The Writers’ Federation of Nova Scotia (WFNS) uses the following terms to describe writers’ experience levels:

  • New writers: those with less than two years’ creative writing experience and/or no short-form publications (e.g., short stories, personal essays, or poems in literary magazines, journals, anthologies, or chapbooks).
  • Emerging writers: those with more than two years’ creative writing experience and/or numerous short-form publications.
  • Early-career authors: those with 1 or 2 book-length publications or the equivalent in book-length and short-form publications.
  • Established authors: those with 3 or 4 book-length publications.
  • Professional authors: those with 5 or more book-length publications.

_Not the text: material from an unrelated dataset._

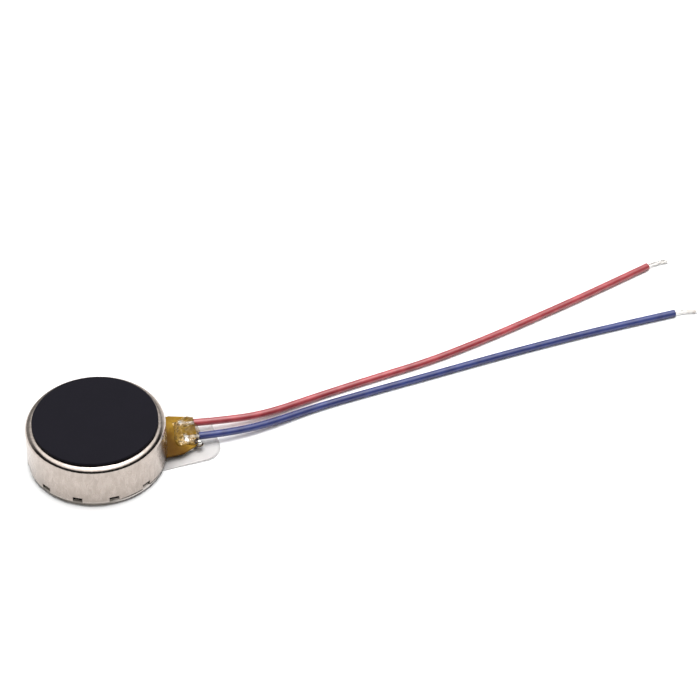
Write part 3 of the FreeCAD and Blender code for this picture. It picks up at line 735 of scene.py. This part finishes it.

Please keep in mind that each form of creative writing (fiction, nonfiction, poetry, writing for children, writing for young adults, and others) provides you with a unique set of experiences and skills, so you might consider yourself an ‘established author’ in one form but a ‘new writer’ in another.

Occasionally, WFNS uses the phrase “emerging and established writers/authors” to mean ‘writers and authors of all experience levels.’

The “Recommended experience level” section of each workshop description refers to the above definitions. A workshop’s participants should usually have similar levels of creative writing and / or publication experience. This ensures that each participant gets value from the workshop⁠ and is presented with info, strategies, and skills that suit their experience. 

For “intensive” and “masterclass” workshops, which provide more opportunities for peer-to-peer feedback, the recommended experience level should be followed closely.

For all other workshops, the recommended experience level is just that—a recommendation—and we encourage potential participants to follow their own judgment when registering.